Abdullah Bin Nafi

Abdullah Bin Nafi


Zehebi’nin belirttiğine göre 120-130 (738-748) yılları arasında doğdu. Kırk yıl kadar İmam Mâlikin ilim meclisine düzenli bir şekilde devam etti. Hocasının görüşlerinin tesbiti ve sonraki nesillere aktarılmasında büyük hizmeti oldu. Mâlik’in vefatından sonra Medine’de fetva mercii olan Abdullah Bin Nâfi hocasının görüşleri istikametinde fetva verdi. Mâlik’den ayrı olarak Leys, Üsâme Bin Zeyd el-Leysî, İbn Ebû Zi’b, Süleyman Bin Yezîd el-Kâ’bî, Dâvûd Bin Kays el-Ferrâ, İbn Ebü’z-Zinâd gibi değerli kişilerden hadis rivayet etmiştir. Kendisinden de Kuteybe, Muhammed Bin Abdullah Bin Nümeyr, Seleme Bin Şebîb, Zübeyr Bin Bekkâr, İbrahim Bin Münzir, Yahya Bin Yahya el-Minkârî ve daha başkaları rivayette bulunmuştur. 206 (822) yılı Ramazan ayında Medine’de vefat eden İbn Nâfi’in vefat tarihi bazı kaynaklarda 186 (802) olarak geçiyorsa da Zehebî bunun yanlış olduğunu belirtir.
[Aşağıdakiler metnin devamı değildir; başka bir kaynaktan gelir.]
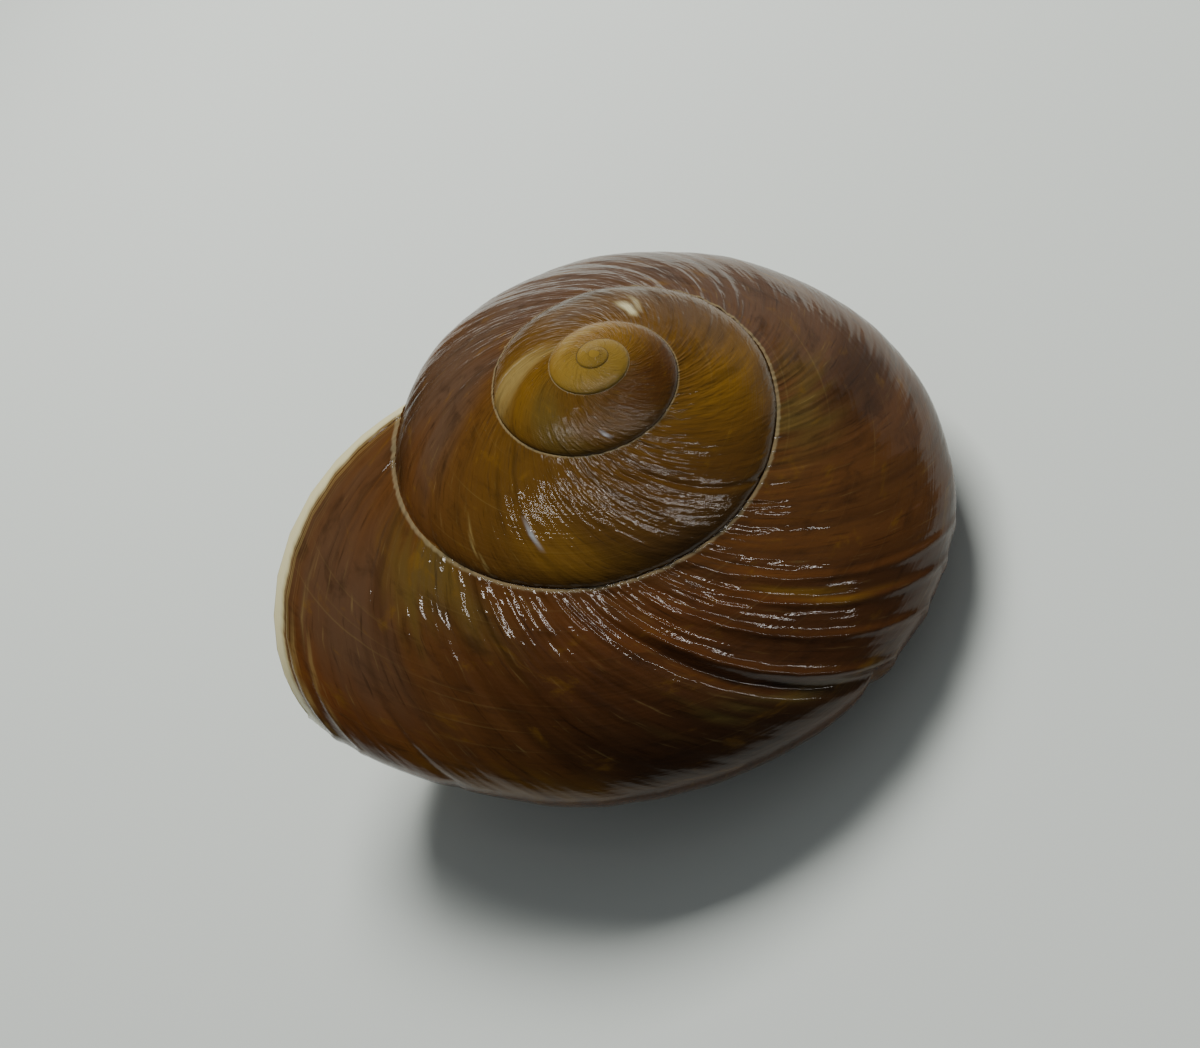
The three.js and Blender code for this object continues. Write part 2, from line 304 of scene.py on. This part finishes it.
def suture(angle):
    """The line where a whorl meets the whorl before it."""
    radius = radius_at(angle) * from_table(SUTURE_REACH, angle)
    return radius, -SPIRE_DROP * radius ** SPIRE_DOME


def turn_towards(angle, point):
    """Direction of a point from a whorl's centre, as a turn of its outline."""
    radius = radius_at(angle)
    out = point[0] / radius - 1 - CENTRE_OUT
    rise = (point[1] - height_at(angle)) / radius - CENTRE_UP
    cos = math.cos(SECTION_TILT)
    sin = math.sin(SECTION_TILT)
    x = out * cos + rise * sin
    y = rise * cos - out * sin
    width = HALF_WIDTH * np.where(x > 0, from_table(REACH, angle), 1)
    depth = np.where(y > 0, ROOF_HEIGHT, BASE_DEPTH)
    power = np.where(y > 0, ROOF_ROUNDNESS, BASE_ROUNDNESS) / 2
    across = np.abs(x / width) ** power * np.sign(x)
    up = np.abs(y / depth) ** power * np.sign(y)
    return np.arctan2(up, across)


def solve(test, low, high, shape):
    """Roots of a function that changes sign at most once between two values."""
    low = np.broadcast_to(low, shape).astype(float)
    high = np.broadcast_to(high, shape).astype(float)
    start = np.sign(test(low))
    for _ in range(SEARCH_ROUNDS):
        middle = (low + high) / 2
        same = np.sign(test(middle)) == start
        low = np.where(same, middle, low)
        high = np.where(same, high, middle)
    return (low + high) / 2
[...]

Kaynaklar, Abdullah Bin Nâfi’in fıkıhta, bilhassa İmam Mâlik’in görüş ve delillerine vukufta otorite ve güvenilir bir râvi olduğunda hemen hemen müttefiktirler. Ahmed Bin Hanbel ve Ebû Dâvûd da Mâlik’in görüş ve hadislerini en iyi bilenin İbn Nâfi olduğunu belirtmişlerdir. Nitekim Sahnûn’un Müdevvene adlı eserinde, Mâlik’in görüşlerini tesbit ederken sık sık İbn Nâfı’e müracaat ettiği görülür. Ancak onun İbn Nâfı’den rivayetleri doğrudan olmayıp Eşheb vasıtasıyladır. Fıkıhtaki üstün mevkiine rağmen Buhârî, Ahmed Bin Hanbel ve Ebû Hatim gibi hadis otoriteleri, Abdullah Bin Nâfi’in ezber yoluyla rivayet ettiği hadisler konusunda ihtiyatlı davranmakta ve yazıyla olan rivayetlerinin daha sahih olduğunu belirtmektedirler. Şahîh-i Buhârî dışında Kütüb-i Sitte’de rivayetleri yer alan Abdullah Bin Nâfi, ei-Muvattaa bir şerh yazmış ve bu şerhi kendisinden Yahya Bin Yahya el-Minkârî rivayet etmiştir. Birçok fakih, babası kuyumcu (sâiğ) olan Abdullah Bin Nâff es-Sâiğ ile Zübeyr Bin Avvâm’ın soyundan olan Abdullah Bin Nâfi’ ez-Zübeyrfnin aynı kimse olduğunu sanarak bunların rivayetlerini birbirine karıştırmıştır. Bu hatanın tabii sonucu olarak bu iki kişiden gelen rivayetlerin birbirine zıt olduğu durumlarda. "İbn Nâfi’in o konuda İmam Mâlik’ten iki ayrı görüş naklettiği" şeklinde te’villere gidildiği, kaynaklarda dikkati çekmektedir.